Belemmeringen bij sporten met een beperking

Daarnaast is het belangrijk om zicht te hebben op de belangrijkste knelpunten en belemmeringen die deze doelgroep ervaart om aan sport te gaan doen. De belangrijkste belemmeringen gelden niet alleen voor mensen met een lichamelijke beperking, maar ook voor mensen met een verstandelijke beperking. Deze belemmeringen zijn:

  • Aanbod
  • Persoonlijke belemmeringen
  • Organisatorische belemmeringen.

Veel mensen met een beperking noemen het aanbod als groot probleem.

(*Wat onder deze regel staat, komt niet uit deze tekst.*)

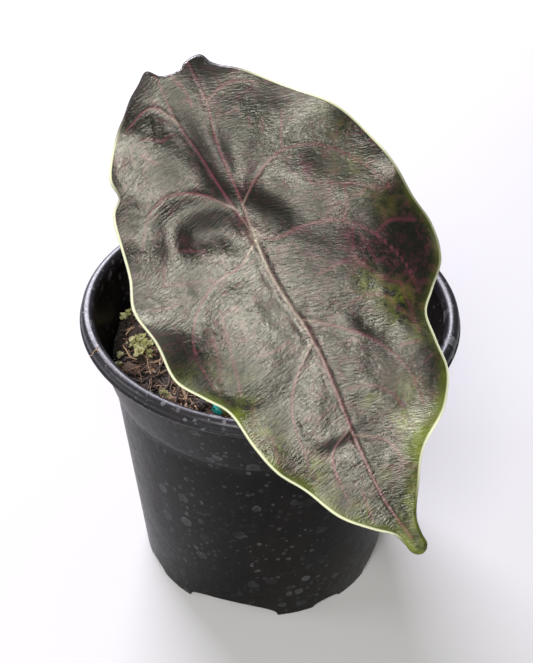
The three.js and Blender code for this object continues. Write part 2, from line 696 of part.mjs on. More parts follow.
// The stalk rises from the crown and bends forward to meet the underside of the blade squarely
function petiole() {
  const foot = new THREE.Vector3(CROWN_X, CROWN_Y, CORM_TOP + GAP);
  const headDrop = BLADE_THICKNESS + BOSS_LENGTH + GAP;
  const head = bladePoint(0, 0, bladeHeight(0, 0) - headDrop);
  const curve = new THREE.CubicBezierCurve3(
    foot,
    foot.clone().add(new THREE.Vector3(0, 0, PETIOLE_REACH)),
    head.clone().addScaledVector(bladeNormal, -PETIOLE_REACH),
    head,
  );
  const radiusAt = (share) => THREE.MathUtils.lerp(PETIOLE_BASE_RADIUS, PETIOLE_TOP_RADIUS, share)
    + SHEATH_EXTRA_RADIUS * Math.exp(-((share / SHEATH_SHARE) ** 2));
  const tube = toSolid(taperedTube(curve, PETIOLE_STEPS, PETIOLE_SIDES, radiusAt));
  return toMesh('petiole', tube, { color: 0x8f9a6a, roughness: 0.5 });
}

const plant = new THREE.Group();
plant.add(pot(), pottingMix(), corm(), petiole(), leafBlade());

export default plant;
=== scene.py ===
"""Looks of a young Alocasia azlanii in a black nursery pot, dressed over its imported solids.

Shapes are worked out in millimetres in the frame of the solids and scaled to metres at the end.
"""

import math

import bpy
import numpy as np
from mathutils import Matrix, Vector


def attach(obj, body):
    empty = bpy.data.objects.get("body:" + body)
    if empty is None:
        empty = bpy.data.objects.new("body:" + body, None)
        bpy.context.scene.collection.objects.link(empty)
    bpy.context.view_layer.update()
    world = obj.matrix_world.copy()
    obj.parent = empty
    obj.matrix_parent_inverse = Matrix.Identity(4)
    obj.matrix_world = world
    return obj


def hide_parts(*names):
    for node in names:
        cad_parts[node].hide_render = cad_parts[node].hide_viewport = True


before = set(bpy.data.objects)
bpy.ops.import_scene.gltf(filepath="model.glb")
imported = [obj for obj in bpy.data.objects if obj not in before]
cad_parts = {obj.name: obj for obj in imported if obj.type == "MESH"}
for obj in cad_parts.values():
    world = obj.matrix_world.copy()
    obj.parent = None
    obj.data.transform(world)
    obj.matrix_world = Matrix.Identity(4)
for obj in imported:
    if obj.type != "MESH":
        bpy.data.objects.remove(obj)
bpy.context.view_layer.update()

MM = 0.001

# Pot
POT_HEIGHT = 92
POT_FOOT_RADIUS = 38.7
POT_STEP_RADIUS = 44.7
STEP_Z = 70.5
STEP_WIDTH = 0.7
BELOW_STEP_Z = STEP_Z - STEP_WIDTH
COLLAR_RADIUS = 50.3
BEAD_RADIUS = 52.5
BEAD_Z = 89
BEAD_HALF_HEIGHT = 0.45
COLLAR_TOP_Z = BEAD_Z - BEAD_HALF_HEIGHT - 0.3
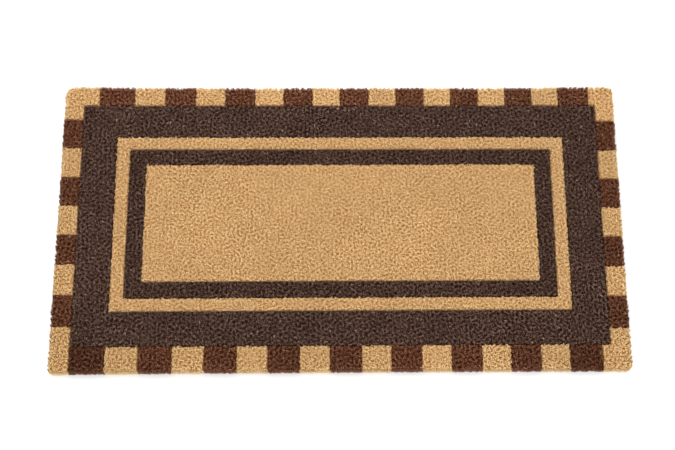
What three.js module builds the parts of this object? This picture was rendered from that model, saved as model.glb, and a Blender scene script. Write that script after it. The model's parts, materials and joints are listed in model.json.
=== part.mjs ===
// Door mat: a rectangular coir mat with a thin vinyl backing sheet.
//
// The pile is inlaid from separately dyed pieces of coir, all standing on the backing sheet:
// a tan centre field, a dark stripe, a tan stripe and a charcoal border nested round it, and
// a row of red-brown and tan check blocks along each edge, with a tan corner block where two
// rows meet.
//
// Units are millimetres. The origin is the middle of the underside, +X runs along the length,
// +Y from the front edge to the back edge, and +Z is up.

import * as THREE from 'three';

// Overall size of the mat.
const MAT_LENGTH = 750;
const MAT_DEPTH = 400;
const MAT_THICKNESS = 15;

// The corners are cut by hand, each with a slightly different radius.
const CORNER_RADII = { back: { left: 12, right: 8 }, front: { left: 6, right: 7 } };
const CORNER_STEPS = 8;

// The backing sheet stops just short of the pile's outer edge.
const BACKING_THICKNESS = 2;
const BACKING_INSET = 1;

// Nested zones, from the centre outwards. Each band is as wide on all four sides.
const FIELD_LENGTH = 524;
const FIELD_DEPTH = 166;
const DARK_STRIPE = 22.5;
const TAN_STRIPE = 18;
const CHARCOAL_BORDER = 47.5;

// The nested zones sit a little nearer to the back edge than to the front edge.
const PATTERN_SHIFT = 3.5;

// Check blocks. A row runs from `start` to `end` between its two corner blocks. It begins and
// ends with a red-brown block. `lean` is how much wider the blocks at its start are than those
// at its end, `tanShare` is a tan block's width over a red-brown one's, and `firstShare` and
// `lastShare` are how much wider the first and last blocks are than their neighbours.
const ROWS = {
  back: {
    start: -329.5, end: 342, blocks: 17, lean: 0.15, tanShare: 0.963, firstShare: 1.11, lastShare: 1.13,
  },
  front: {
    start: -350, end: 338.5, blocks: 17, lean: 0.143, tanShare: 0.956, firstShare: 1.02, lastShare: 1.08,
  },
  left: {
    start: -140, end: 153.5, blocks: 7, lean: 0, tanShare: 1.035, firstShare: 1.06, lastShare: 1.03,
  },
  right: {
    start: -145, end: 150.5, blocks: 7, lean: 0, tanShare: 0.985, firstShare: 1.03, lastShare: 1.03,
  },
};

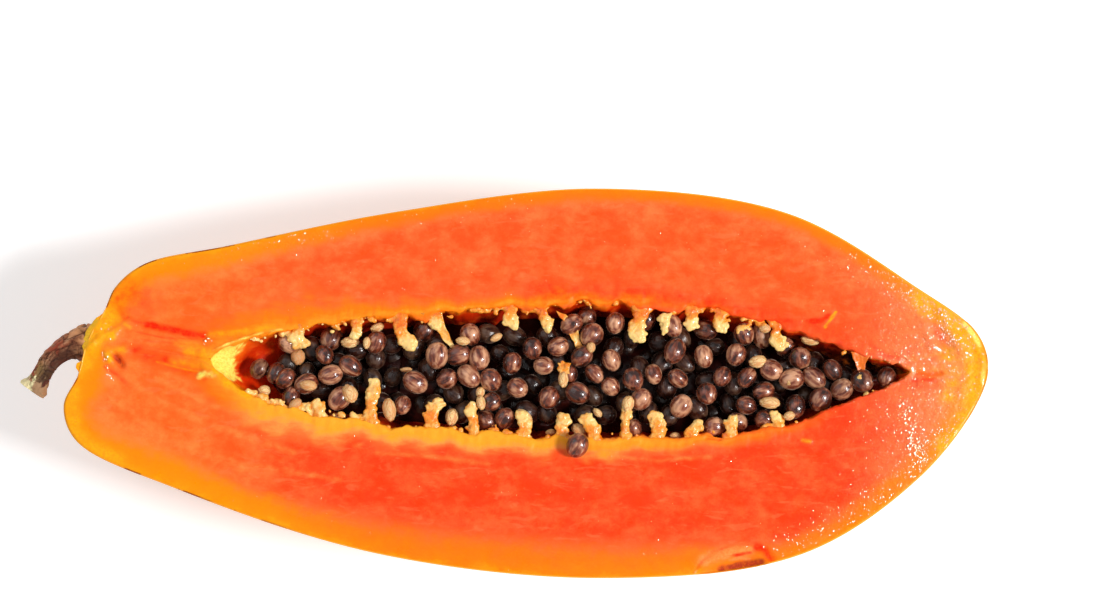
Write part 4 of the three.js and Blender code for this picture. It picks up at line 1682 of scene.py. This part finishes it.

Het aanbod is gering en onvoldoende aangepast aan de specifieke wensen en mogelijkheden. Zo geven mensen met een auditieve beperking aan dat er maar weinig verenigingen zijn waar ze terechtkunnen. Bovendien blijkt het aanbod onbekend te zijn. Ook persoonlijke belemmeringen, zoals een gebrek aan zelfvertrouwen, spelen een rol. Ten slotte vormen organisatorische knelpunten een probleem. Met name het vervoer. Dat is moeizaam geregeld, kost veel tijd en geld.

Belang van sport en bewegen

Sportbeoefening is om uiteenlopende redenen belangrijk. Naast sociale contacten (integratie) en plezier, speelt de gezondheid zeker een belangrijke rol. Daarnaast speelt de sportbeoefening een belangrijke rol voor de zelfwaardering. Sport geeft het gevoel iets te kunnen en ergens bij te horen. Het levert een positieve bijdrage aan het zelfbeeld van mensen en met name van mensen met een beperking. Sportbeoefening is belangrijk voor het op peil houden of verbeteren van kracht, conditie en mobiliteit. Bovendien wordt de doorbloeding verbeterd, wat vooral belangrijk is voor mensen die overwegend een zittend bestaan leiden.

Praktijktips voor de sport- en beweegleider

  • Pas op voor betutteling en een te kinderachtige benadering. Doe zo gewoon mogelijk.
  • Richt je begeleiding op het bevorderen van zelfstandigheid en zelfredzaamheid.
  • Werk vanuit de hulpvraag van de sporter. Waarbij wil iemand geholpen worden, wat wil hij zelfstandig doen en wat wil hij bereiken? In het geval van sportbeoefening zouden we kunnen spreken van weken vanuit de sportvraag. Hierbij kun je denken aan de interesses en motieven van de sporter.
  • Houd rekening met de (sport)ervaring van de deelnemer. Een ervaren sporter begeleid je anders dan iemand die voor de eerste keer komt sporten.
  • Geef geregeld complimenten, maar doe dit niet overdreven of kinderachtig.